Task directions
Take the lines from the one bearing "leading bar hinge" to the one bearing "obj.parent = None", inclusive, and reproduce them exactly; include no other line.

Collected data entries:
-------

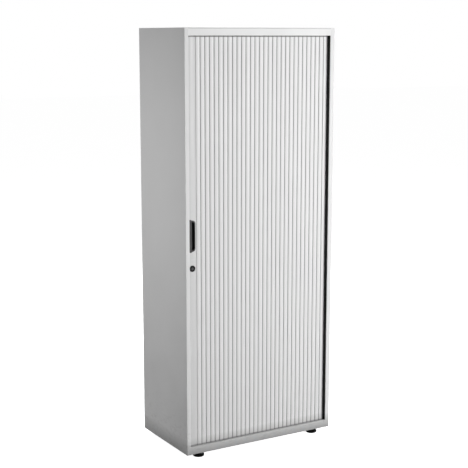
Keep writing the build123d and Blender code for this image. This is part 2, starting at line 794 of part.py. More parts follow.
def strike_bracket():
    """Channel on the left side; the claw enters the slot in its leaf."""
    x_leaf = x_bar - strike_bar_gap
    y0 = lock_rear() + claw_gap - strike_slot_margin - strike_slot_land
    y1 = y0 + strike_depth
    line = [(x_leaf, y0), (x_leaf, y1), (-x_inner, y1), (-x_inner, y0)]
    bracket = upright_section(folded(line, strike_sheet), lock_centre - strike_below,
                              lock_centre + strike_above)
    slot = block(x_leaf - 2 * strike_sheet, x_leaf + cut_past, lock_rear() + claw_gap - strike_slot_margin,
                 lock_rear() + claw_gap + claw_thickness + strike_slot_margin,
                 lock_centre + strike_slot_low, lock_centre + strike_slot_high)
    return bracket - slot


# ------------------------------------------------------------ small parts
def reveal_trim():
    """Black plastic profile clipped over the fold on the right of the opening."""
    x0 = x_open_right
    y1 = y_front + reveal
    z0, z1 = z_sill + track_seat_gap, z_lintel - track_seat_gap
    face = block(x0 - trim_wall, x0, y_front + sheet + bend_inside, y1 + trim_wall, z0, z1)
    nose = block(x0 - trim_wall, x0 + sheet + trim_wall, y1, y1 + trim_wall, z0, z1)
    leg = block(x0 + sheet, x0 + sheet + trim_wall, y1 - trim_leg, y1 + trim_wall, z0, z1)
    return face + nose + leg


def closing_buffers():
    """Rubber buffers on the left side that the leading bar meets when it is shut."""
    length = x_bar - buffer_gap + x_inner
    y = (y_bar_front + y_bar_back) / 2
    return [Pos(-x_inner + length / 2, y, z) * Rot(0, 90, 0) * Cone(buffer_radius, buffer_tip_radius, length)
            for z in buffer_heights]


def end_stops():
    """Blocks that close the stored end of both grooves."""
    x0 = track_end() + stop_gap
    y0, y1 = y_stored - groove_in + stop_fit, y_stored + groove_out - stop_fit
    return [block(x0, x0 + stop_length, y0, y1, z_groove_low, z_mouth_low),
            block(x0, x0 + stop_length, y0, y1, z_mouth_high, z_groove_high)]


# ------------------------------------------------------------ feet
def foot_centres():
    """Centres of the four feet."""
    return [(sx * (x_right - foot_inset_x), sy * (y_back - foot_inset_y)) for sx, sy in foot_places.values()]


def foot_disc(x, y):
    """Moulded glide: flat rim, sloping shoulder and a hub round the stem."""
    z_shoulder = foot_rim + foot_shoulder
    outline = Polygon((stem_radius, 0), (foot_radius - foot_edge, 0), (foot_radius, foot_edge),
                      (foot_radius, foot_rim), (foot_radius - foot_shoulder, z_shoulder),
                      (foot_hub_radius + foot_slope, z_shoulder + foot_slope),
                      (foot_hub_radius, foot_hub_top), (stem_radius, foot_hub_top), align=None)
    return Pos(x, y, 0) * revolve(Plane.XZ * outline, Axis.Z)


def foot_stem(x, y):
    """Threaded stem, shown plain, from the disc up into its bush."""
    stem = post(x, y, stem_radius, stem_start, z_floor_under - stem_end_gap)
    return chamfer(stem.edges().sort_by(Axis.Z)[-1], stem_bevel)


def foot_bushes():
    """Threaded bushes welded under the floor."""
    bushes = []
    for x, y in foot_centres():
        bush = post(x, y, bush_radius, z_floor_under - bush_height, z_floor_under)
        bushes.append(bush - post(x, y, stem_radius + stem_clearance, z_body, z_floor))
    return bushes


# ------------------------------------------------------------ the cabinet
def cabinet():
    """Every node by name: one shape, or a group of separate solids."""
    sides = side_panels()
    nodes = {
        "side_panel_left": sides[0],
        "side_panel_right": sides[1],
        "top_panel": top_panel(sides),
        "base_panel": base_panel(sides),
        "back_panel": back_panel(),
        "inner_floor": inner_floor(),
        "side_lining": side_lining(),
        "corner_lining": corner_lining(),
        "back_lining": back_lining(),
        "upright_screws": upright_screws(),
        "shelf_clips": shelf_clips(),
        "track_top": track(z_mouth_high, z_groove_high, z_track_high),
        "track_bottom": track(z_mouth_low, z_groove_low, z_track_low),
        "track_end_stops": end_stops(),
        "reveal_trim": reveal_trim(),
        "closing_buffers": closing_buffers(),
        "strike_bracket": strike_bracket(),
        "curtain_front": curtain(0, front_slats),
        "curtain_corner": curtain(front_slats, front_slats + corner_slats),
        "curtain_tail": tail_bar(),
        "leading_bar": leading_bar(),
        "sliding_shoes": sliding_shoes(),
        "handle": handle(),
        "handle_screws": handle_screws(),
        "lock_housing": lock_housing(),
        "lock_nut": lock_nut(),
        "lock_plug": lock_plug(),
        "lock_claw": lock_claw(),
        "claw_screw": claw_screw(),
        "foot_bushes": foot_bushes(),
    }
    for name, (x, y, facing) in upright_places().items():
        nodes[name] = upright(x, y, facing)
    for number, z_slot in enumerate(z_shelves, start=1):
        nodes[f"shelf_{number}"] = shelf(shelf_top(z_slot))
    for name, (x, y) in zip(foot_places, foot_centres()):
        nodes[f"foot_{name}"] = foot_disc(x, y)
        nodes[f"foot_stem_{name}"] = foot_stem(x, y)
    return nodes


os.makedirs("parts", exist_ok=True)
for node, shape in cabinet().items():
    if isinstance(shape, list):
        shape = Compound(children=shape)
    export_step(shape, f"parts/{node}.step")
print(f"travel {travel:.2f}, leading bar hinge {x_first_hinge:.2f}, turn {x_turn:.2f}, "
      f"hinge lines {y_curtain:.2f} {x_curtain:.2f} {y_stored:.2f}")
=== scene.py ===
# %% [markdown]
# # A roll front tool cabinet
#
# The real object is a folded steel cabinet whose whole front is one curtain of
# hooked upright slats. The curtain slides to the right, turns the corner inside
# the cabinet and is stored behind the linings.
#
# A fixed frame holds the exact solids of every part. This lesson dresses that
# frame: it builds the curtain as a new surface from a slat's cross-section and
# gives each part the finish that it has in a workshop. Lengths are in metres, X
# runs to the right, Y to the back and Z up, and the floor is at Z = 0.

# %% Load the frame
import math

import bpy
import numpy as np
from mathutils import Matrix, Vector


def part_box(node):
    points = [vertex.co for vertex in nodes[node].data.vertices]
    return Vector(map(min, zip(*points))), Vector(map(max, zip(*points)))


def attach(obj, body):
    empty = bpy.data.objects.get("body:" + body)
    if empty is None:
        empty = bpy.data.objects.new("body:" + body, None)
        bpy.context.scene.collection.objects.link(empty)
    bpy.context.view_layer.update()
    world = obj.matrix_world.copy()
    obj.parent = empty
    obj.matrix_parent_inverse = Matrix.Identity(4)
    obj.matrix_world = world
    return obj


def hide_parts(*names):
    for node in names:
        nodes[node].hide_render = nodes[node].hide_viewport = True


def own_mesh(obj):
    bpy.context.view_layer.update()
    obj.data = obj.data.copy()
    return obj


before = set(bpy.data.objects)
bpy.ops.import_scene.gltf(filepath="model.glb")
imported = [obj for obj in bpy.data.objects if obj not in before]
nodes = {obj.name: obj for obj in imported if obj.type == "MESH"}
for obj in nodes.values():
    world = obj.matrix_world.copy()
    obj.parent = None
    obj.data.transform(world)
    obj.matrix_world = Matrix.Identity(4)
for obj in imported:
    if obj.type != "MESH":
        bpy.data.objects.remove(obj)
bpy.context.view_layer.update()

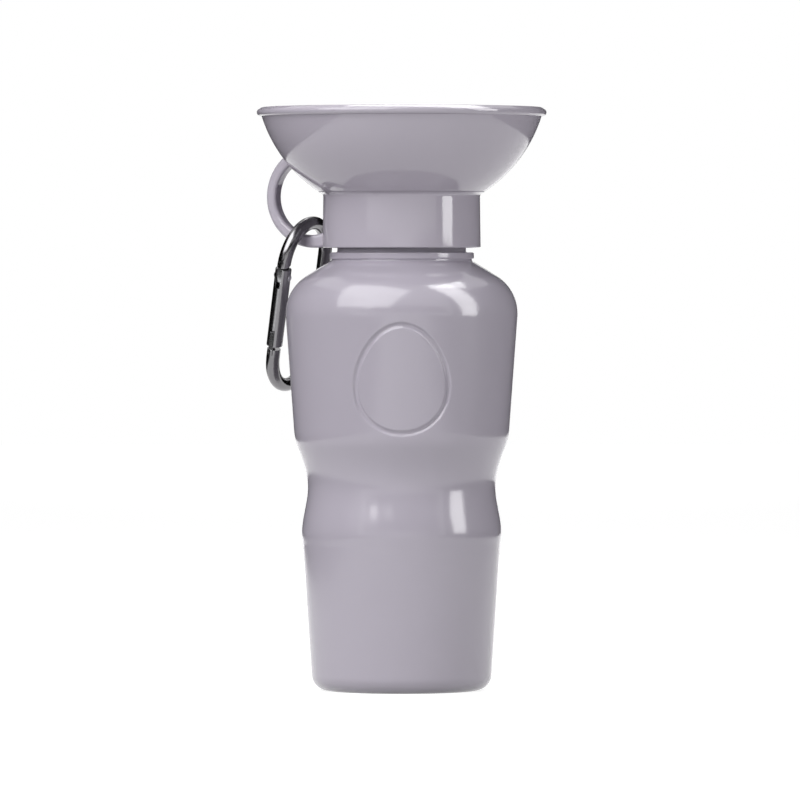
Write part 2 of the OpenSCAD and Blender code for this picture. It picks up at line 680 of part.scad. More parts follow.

-------

Result for this task
print(f"travel {travel:.2f}, leading bar hinge {x_first_hinge:.2f}, turn {x_turn:.2f}, "
      f"hinge lines {y_curtain:.2f} {x_curtain:.2f} {y_stored:.2f}")
=== scene.py ===
# %% [markdown]
# # A roll front tool cabinet
#
# The real object is a folded steel cabinet whose whole front is one curtain of
# hooked upright slats. The curtain slides to the right, turns the corner inside
# the cabinet and is stored behind the linings.
#
# A fixed frame holds the exact solids of every part. This lesson dresses that
# frame: it builds the curtain as a new surface from a slat's cross-section and
# gives each part the finish that it has in a workshop. Lengths are in metres, X
# runs to the right, Y to the back and Z up, and the floor is at Z = 0.

# %% Load the frame
import math

import bpy
import numpy as np
from mathutils import Matrix, Vector


def part_box(node):
    points = [vertex.co for vertex in nodes[node].data.vertices]
    return Vector(map(min, zip(*points))), Vector(map(max, zip(*points)))


def attach(obj, body):
    empty = bpy.data.objects.get("body:" + body)
    if empty is None:
        empty = bpy.data.objects.new("body:" + body, None)
        bpy.context.scene.collection.objects.link(empty)
    bpy.context.view_layer.update()
    world = obj.matrix_world.copy()
    obj.parent = empty
    obj.matrix_parent_inverse = Matrix.Identity(4)
    obj.matrix_world = world
    return obj


def hide_parts(*names):
    for node in names:
        nodes[node].hide_render = nodes[node].hide_viewport = True


def own_mesh(obj):
    bpy.context.view_layer.update()
    obj.data = obj.data.copy()
    return obj


before = set(bpy.data.objects)
bpy.ops.import_scene.gltf(filepath="model.glb")
imported = [obj for obj in bpy.data.objects if obj not in before]
nodes = {obj.name: obj for obj in imported if obj.type == "MESH"}
for obj in nodes.values():
    world = obj.matrix_world.copy()
    obj.parent = None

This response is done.